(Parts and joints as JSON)
======

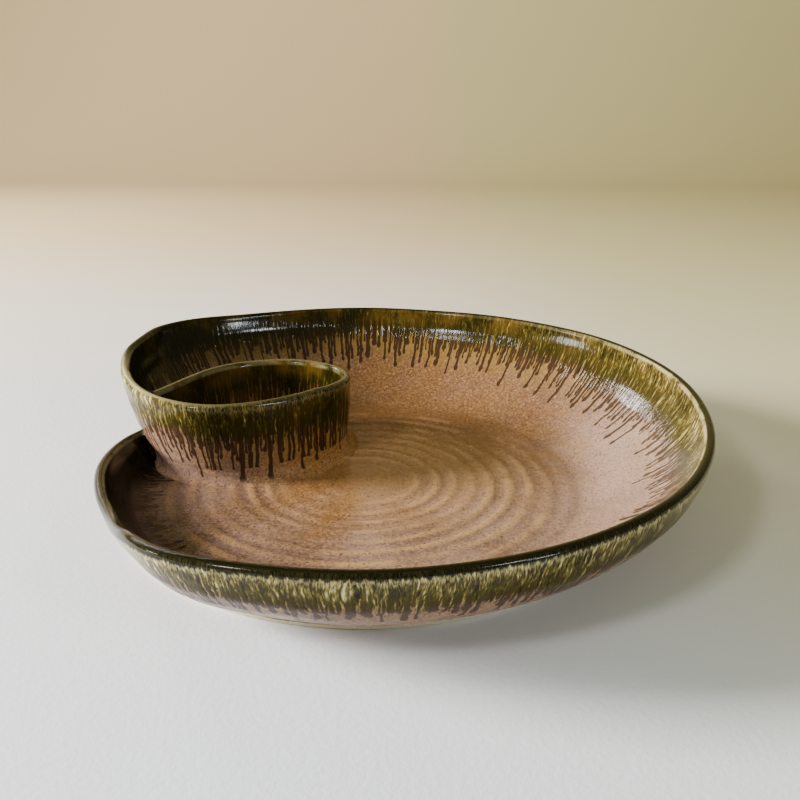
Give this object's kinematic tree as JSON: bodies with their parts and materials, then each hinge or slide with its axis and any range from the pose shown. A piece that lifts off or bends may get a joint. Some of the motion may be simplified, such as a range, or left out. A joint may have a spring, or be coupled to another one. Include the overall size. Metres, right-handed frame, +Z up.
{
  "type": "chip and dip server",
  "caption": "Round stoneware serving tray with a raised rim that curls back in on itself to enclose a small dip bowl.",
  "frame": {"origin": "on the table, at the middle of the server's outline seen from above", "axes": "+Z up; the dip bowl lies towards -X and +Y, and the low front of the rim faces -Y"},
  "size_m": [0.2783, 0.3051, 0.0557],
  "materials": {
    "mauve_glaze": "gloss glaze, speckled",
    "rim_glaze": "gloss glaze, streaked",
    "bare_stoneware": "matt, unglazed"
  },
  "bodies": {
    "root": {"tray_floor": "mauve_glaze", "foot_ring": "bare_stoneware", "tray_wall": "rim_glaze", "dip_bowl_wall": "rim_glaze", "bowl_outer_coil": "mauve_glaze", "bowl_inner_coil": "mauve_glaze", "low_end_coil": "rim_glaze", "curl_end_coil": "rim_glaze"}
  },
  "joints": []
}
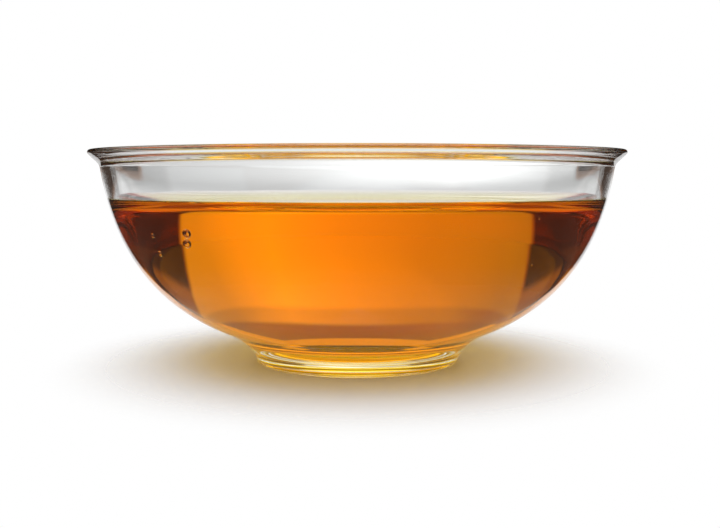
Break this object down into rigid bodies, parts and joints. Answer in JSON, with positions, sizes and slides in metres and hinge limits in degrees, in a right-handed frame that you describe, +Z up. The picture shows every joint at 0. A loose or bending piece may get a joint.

======

TASK REQUIREMENTS:
Work out the number of lines in this listing that include the word "piece". Reply with that number only.

RESULT:
2